Да и Доронина, кажется, поняла, что сегодня принято не будоражить, а успокаивать. На постановку горьковских "Зыковых" она пригласила Анатолия Морозова, сама же сыграла роль Софьи. За "хозяйкой" следует записать тактическую победу. С одной стороны, Горький, много разговоров о добре и о честных людях, сюжет о разбитых судьбах и мающихся русских душах, на фоне которых расчетливым жуликом и проходимцем оказывается немец (и именно Софье предстоит посрамить и изгнать его с позором), есть монолог о Руси и, следовательно, верный шанс получить за него порцию аплодисментов. С другой стороны, любый зрителю нафталинный "реализм", в расхожем понимании — "настоящий МХАТ" (надо ли объяснять, что к подлинным художественным принципам МХАТа никакого отношения не имеющий), с мебелью, с подсвеченным задником, повторяющим, за вычетом медведей, картину Шишкина "Утро в сосновом бору", с электрическими свечами и элегической музыкой Евгения Доги, с текстом "по очереди", с дурно, но честно исполненными ролями второго плана. Музейной аккуратности между тем не наблюдается: наносной традиционализм всегда грешит невниманием к деталям.

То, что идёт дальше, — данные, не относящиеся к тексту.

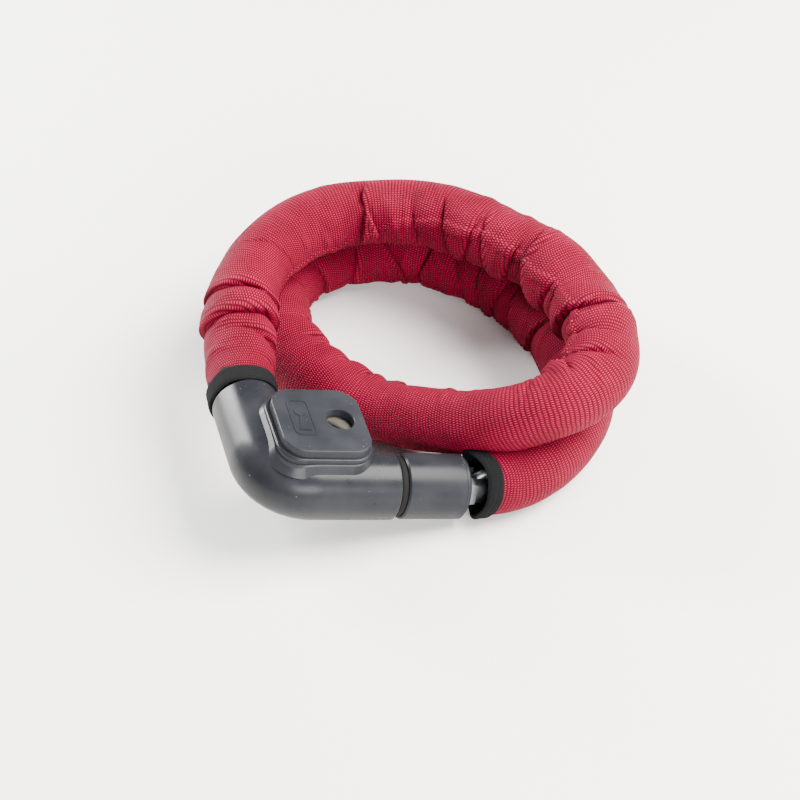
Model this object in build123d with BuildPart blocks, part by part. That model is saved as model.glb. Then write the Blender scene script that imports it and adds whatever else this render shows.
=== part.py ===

Роль Софьи в пьесе главная, Доронина почти весь вечер на сцене: то в густо-синем, то в белом, то в сиреневом. Ей принадлежит авансцена, и она позволяет себе играть как бы слегка со стороны. Иногда кажется, что она скорее присматривает за актерами, чем действует заодно с ними. Царственно щурясь и время от времени закуривая, она шепчет и кричит, ласкает и гневается. Она бережет свои штампы, знакомые каждому, но в этом упорстве больше простодушия, чем каботинства. Она действительно выглядит королевой. Какое королевство досталось ей — то вопрос другой.